Can you find the lines of the listing that include "this" and copy every one?

________

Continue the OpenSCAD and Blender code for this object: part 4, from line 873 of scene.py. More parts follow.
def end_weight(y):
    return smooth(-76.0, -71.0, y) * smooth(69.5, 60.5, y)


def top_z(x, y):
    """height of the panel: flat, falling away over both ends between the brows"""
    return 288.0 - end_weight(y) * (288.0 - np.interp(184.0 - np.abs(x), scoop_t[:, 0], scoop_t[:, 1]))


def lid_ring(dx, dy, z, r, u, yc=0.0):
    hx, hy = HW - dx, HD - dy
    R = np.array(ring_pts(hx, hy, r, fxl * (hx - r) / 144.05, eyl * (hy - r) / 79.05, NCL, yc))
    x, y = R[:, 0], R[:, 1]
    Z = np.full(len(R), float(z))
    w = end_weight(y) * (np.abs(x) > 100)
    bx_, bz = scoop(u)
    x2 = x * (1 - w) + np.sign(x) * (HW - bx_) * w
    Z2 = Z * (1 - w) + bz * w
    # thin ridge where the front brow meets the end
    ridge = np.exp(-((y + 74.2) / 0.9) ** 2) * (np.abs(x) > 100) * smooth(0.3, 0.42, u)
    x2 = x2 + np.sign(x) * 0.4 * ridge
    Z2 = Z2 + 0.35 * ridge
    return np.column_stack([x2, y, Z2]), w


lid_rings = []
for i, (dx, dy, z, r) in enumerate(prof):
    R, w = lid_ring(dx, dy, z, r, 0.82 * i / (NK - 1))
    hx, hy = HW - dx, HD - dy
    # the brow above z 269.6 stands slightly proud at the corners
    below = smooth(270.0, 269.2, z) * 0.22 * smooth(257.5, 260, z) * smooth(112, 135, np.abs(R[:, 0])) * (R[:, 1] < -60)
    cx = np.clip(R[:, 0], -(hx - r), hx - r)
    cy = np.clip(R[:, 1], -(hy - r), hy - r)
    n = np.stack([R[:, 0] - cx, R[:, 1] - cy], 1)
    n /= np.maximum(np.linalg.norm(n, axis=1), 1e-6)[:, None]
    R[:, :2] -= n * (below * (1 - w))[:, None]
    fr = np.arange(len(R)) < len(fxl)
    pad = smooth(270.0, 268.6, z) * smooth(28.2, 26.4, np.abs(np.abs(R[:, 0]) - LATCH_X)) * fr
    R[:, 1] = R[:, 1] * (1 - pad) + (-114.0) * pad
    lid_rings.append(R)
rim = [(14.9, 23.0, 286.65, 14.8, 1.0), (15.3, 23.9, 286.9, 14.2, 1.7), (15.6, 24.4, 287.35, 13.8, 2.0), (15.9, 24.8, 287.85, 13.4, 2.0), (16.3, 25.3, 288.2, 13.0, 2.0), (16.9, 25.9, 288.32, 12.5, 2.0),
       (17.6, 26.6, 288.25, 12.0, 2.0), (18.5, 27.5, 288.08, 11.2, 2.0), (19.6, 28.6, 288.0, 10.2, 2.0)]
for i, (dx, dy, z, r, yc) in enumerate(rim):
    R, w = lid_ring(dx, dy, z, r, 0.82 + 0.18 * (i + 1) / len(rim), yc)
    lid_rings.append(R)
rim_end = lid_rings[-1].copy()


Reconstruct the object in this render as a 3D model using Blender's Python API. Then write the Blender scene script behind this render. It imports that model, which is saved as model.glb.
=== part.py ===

________

> _Exercise response_
Continue the OpenSCAD and Blender code for this object: part 4, from line 873 of scene.py. More parts follow.
Reconstruct the object in this render as a 3D model using Blender's Python API. Then write the Blender scene script behind this render. It imports that model, which is saved as model.glb.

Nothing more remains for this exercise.